The seventh chapter presents the author’s view of how the geologic column might be interpreted in the context of the CpT model. The time for deposition of Pleistocene and some Pliocene sediments occupied hundreds of years, not millions of years (p 127). Paleozoic, Mesozoic and Paleogene fossils lived contemporaneously. Catastrophic mass burials produced the fossil patterns commonly interpreted as Mass Extinctions. Fossil radiations such as the Cambrian Explosion, Paleocene mammal radiation, and the Cretaceous Big Bloom do not represent appearances, but burials of large ecological units (p130).

The eighth and final chapter summarizes the advantages of the CpT model over the conventional timescale. The standard geochronology was built on a foundation of uniformitarianism (p 141). The abundance of evidence of catastrophic geologic activity refutes that foundation. The standard scenario of Deep Time based on inorganic methods is maintained by severe confirmation bias (p 143). Pseudo-isochrons are only distinguishable from genuine isochrons when the dates they produce contradict Deep Time expectations (p 142). Dates that do not fit the preconceived scheme are simply discarded, while those that fit are accepted without question.

Radiocarbon dating has several important advantages over inorganic methods (p 143). The covalent bonding in radiocarbon makes it less mobile than other radioisotopes with their ionic bonding, improving the probability of producing a closed system. The non-polar bonds of organic materials make them less susceptible to solution and transport in water. The short half-life reduces the effects of possible contamination over long periods of time.

The author concludes by noting that the Compact Time model successfully resolves some issues produced in the standard model. It explains the presence of radiocarbon in fossils, resolves the discrepancy between archeological dates and standard radiocarbon dates, and explains the persistence of organic molecules and soft tissues in fossils. It avoids appeal to hypothetical gaps between events recorded in the sediments. It explains the global distribution of flood stories, and is consistent with the creation story that explains the unique attributes of human beings and provides meaning for our lives.
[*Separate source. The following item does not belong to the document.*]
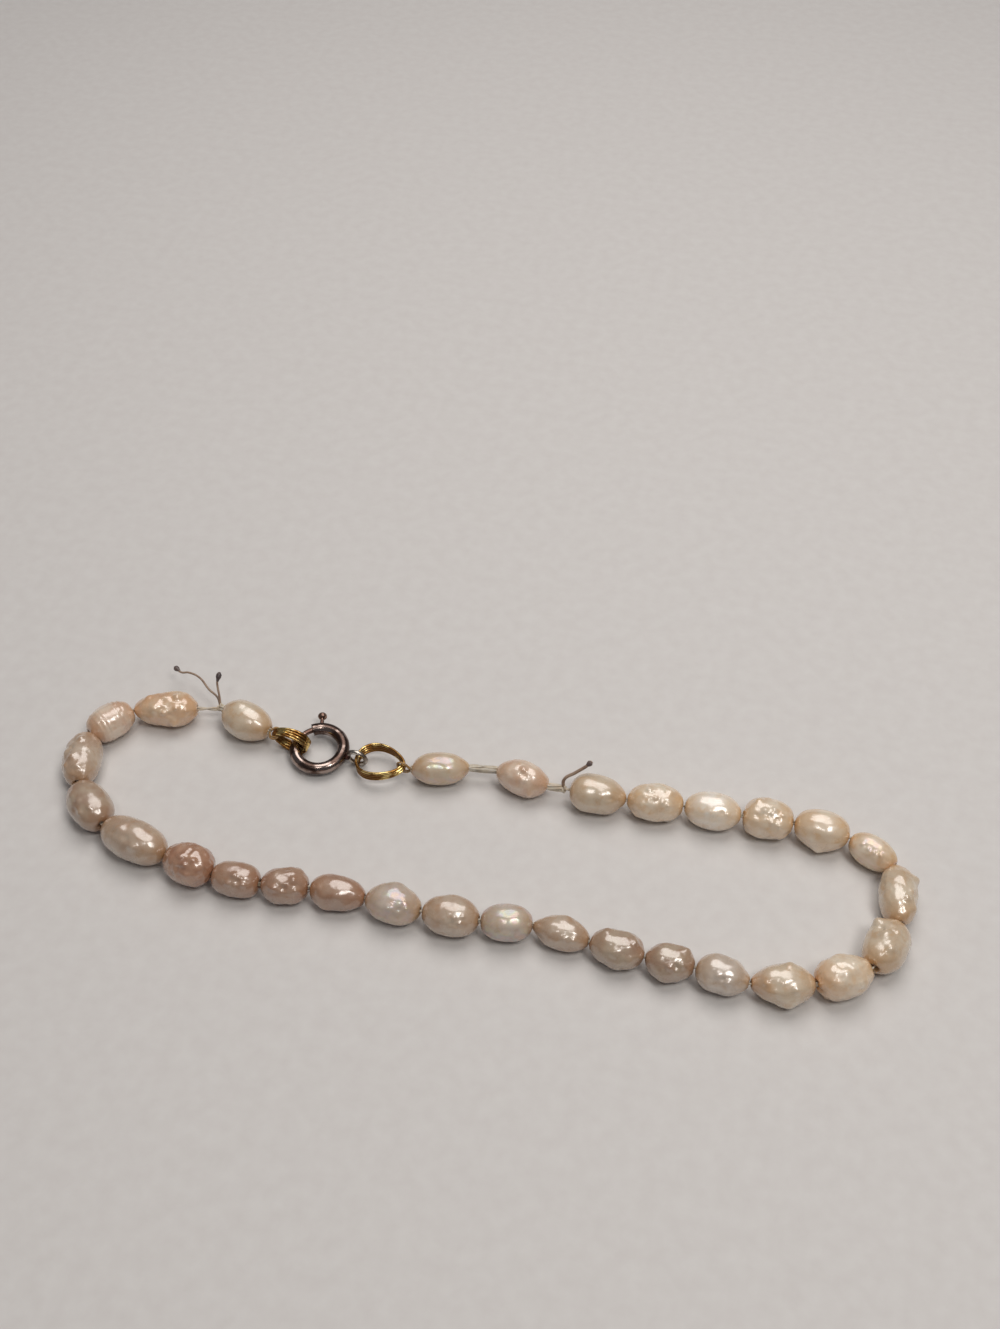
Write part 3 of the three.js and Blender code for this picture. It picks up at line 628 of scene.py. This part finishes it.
def make_bundle(name, strands, thickness, sides=8, smooth=False):
    """Strands are lists of points, or of (point, swell) where the thickness changes."""
    curve = bpy.data.curves.new(name, "CURVE")
    curve.dimensions = "3D"
    curve.bevel_depth = thickness / 2
    curve.bevel_resolution = max(0, sides // 2 - 2)
    curve.use_fill_caps = True
    curve.resolution_u = CURVE_STEPS
    for strand in strands:
        points = [item if isinstance(item, tuple) else (item, 1) for item in strand]
        spline = curve.splines.new("BEZIER" if smooth else "POLY")
        line = spline.bezier_points if smooth else spline.points
        line.add(len(points) - 1)
        for spot, (place, swell) in zip(line, points):
            spot.co = place if smooth else (*place, 1)
            spot.radius = swell
            if smooth:
                spot.handle_left_type = spot.handle_right_type = "AUTO"
    piece = bpy.data.objects.new(name, curve)
    bpy.context.scene.collection.objects.link(piece)
    take(piece)
    bpy.ops.object.convert(target="MESH")
    piece = new_piece(name)
    edit(piece)
    close_edit(merge=CURVE_WELD)
    piece.data.shade_smooth()
    return piece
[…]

How should one respond to a book such as this? I will suggest three responses. First, the book is an admirable attempt to address a serious issue in creation theory. As such, the author is to be commended. Second, the approach outlined in the book needs much more study and testing to determine how robust the model is. The model is very interesting, but it is not established as fact. It would be unwise for creationists to claim that radiometric dating has been disproved. Third, the fact that it contradicts the model preferred by most scientists does not show it to be wrong, nor does the fact that it is consistent with creationism show it to be correct. What is needed is more thought, more discussion, and more research.